Nye made a three-stop tour through New Hampshire earlier this summer to tout President Obama's education policies while making a push for science and engineering programs. He has endorsed Obama's reelection bid.
In the clip, Nye said that one's "world just becomes fantastically complicated when you don't believe in evolution."
"Here are these ancient dinosaur bones or fossils, here is radioactivity, here are distant stars that are just like our star but they're at a different point in their lifecycle. The idea of deep time, of this billions of years, explains so much of the world around us. If you try to ignore that, your world view just becomes crazy, just untenable, itself inconsistent," he said.
Nye then goes on to urge adults not to deny the teaching of evolution to young people.

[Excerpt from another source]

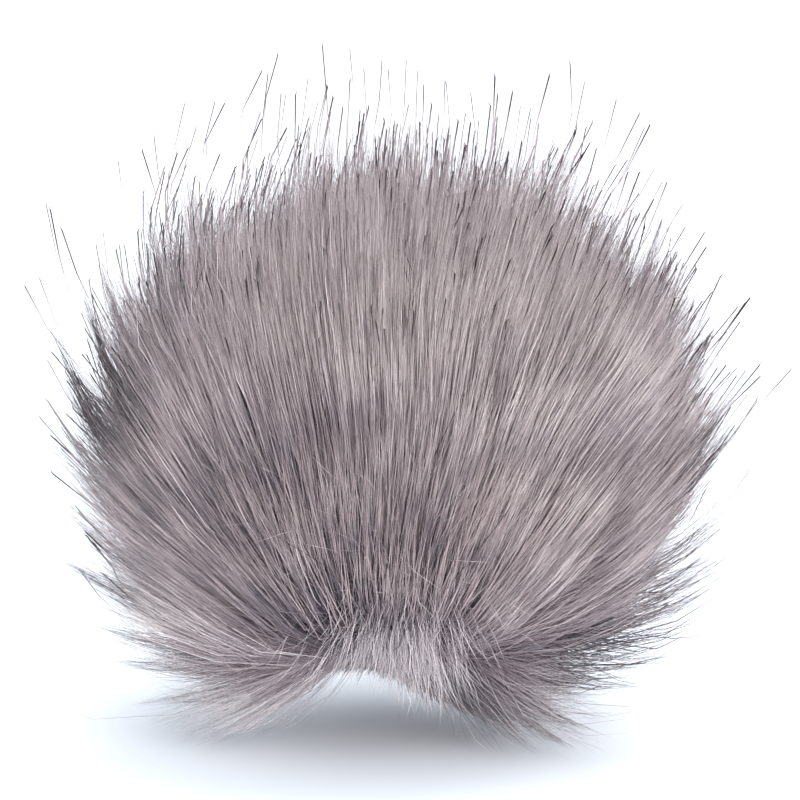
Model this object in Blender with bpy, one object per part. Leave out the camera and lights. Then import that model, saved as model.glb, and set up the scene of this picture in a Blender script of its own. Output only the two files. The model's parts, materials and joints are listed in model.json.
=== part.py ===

"And I say to the grownups, if you want to deny evolution and live in your world, in your world that's completely inconsistent with everything we observe in the universe, that's fine, but don't make your kids do it because we need them. We need scientifically literate voters and taxpayers for the future. We need people that can - we need engineers that can build stuff, solve problems.
"It's just really a hard thing, it's really a hard thing. You know, in another couple of centuries that world view, I'm sure, will be, it just won't exist. There's no evidence for it."